Book Review: The Calling by Inger Ash Wolfe
The Calling, Inger Ash Wolfe (2008)(****). My partner Julie's birthday is at the beginning of June, which neatly corresponds with the beginning of summer (although this year the semester dragged almost to the end of June, poor dear), so as a gift, I bought Julie a whole stack of mysteries at our favorite local bookseller. Of course, the lag between her birthday and the end of the semester gave me plenty of time to get a head start. The Calling is set in a small town in Canada, where Detective Inspector Hazel Micallef -- near retirement, divorced, living with her spirited mother, overweight, suffering from back pain, and despairing of ever receiving a promotion to CO -- is faced with a once-in-a-career sort of murder.
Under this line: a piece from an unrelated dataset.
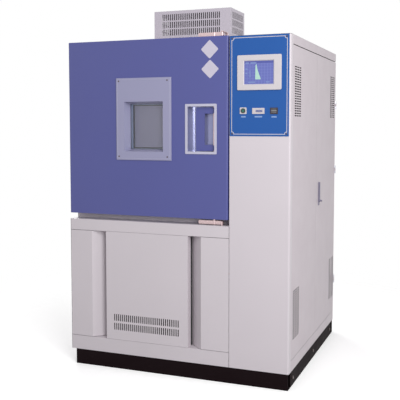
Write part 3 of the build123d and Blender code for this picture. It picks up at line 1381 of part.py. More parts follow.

The victim is the terminally ill woman whom her father had an affair with years ago, and she has been killed in a bizarre and ritualistic manner by someone she appears to have known. It soon becomes clear that hers is one in a string of similar deaths all across Canada, and suddenly Hazel and her band of nicely characterized colleagues find themselves with a serial killer on their hands. In the manner of "Law and Order: Criminal Intent" (see how shallow I am?), the question in this mystery is not who the murderer is; in fact, the narration switches back and forth between the investigation, and the killings themselves, committed by a man named Simon, whom we learn more and more about as the mystery unfolds. This is not so much a "whodunit" as a "why'dhedoit?" and "a how'retheygonnachatch'im?" This is not probably the most brilliant mystery I've ever read, but it was certainly engaging, and as mysteries go, pretty satisfying. I really enjoyed Hazel Micaleff, and hope she might be a recurring character in future mysteries.